Understanding the place value for numbers is vital, as it ensures the student can write the number down correctly. The place value denotes which number is going to be placed in which position and how much of a value it has. It also allows a person to read a number and know how large it is. With more advanced math problems, it can be crucial in determining decimal points when numbers are multiplied.

Determining the Place Value for Whole Numbers

The number system is based on 10 numbers, 0 to 9. When these are written alone, they’re in the ones position. If two numbers are put together, the first one, on the left, is in the tens position and the second one is in the ones position. So, for 72, 7 would be in the tens position and 2 would be in the ones position.

Further positions include hundreds, thousands, ten thousands, one hundred thousands, millions, and so on. The number 20,306 would have a 2 in the ten thousands position, a 3 in the hundreds position, and a 6 in the ones position.

Determining the Place Value for Decimals

In determining the place value for whole numbers, the ones are the furthest right and the place value goes up to the left so the tens are to the left of the ones. In determining the place value for decimals, the place value goes the opposite way, starting with the tenths.
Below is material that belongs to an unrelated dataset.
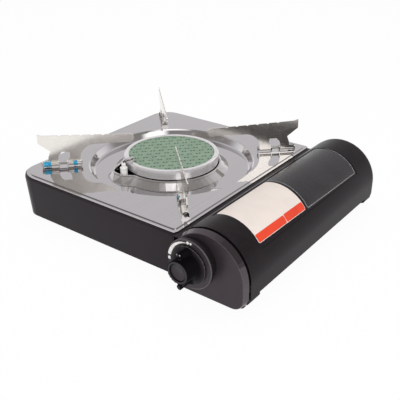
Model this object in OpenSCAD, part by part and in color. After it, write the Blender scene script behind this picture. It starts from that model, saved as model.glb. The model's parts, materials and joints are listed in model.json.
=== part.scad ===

Reading to the right of the decimal are the tenths, hundredths, thousandths, ten thousandths, and so on.

For example, the number 0.938 has a 9 in the tenths position, a 3 in the hundredths position and an 8 in the thousandths position. The number 4.2 would have a 4 in the ones position and a 2 in the tenths position.

This can be helpful in determining fractions as well. For 6.3, the number 3 is in the tenths position and, as such, would be equal to 3/10. The number can be written as 6.3 or 6 3/10. With 0.81, the 8 is in the tenths position and the 1 is in the hundredths position, so the fraction equivalent would be 81/100.

Using a Chart to Determine Place Value

Learning to determine the place value of numbers can be difficult, but using a place value chart can make this easier. The chart reads from left to right starting with what the largest place value might be and goes to what the smallest might be. For whole numbers, it might go from the millions position to the ones position and with decimals it might go to the thousandths position. These are written at the top of the charge and the student can fill in the chart with their numbers to make it easier to see which place value each number has.

Try using the place value chart now to determine the place value for a variety of numbers, both whole numbers and decimals. This will help you ensure you understand how to determine the place value and how to write numbers when you need to do more advanced math problems like moving the decimal over one or more place values.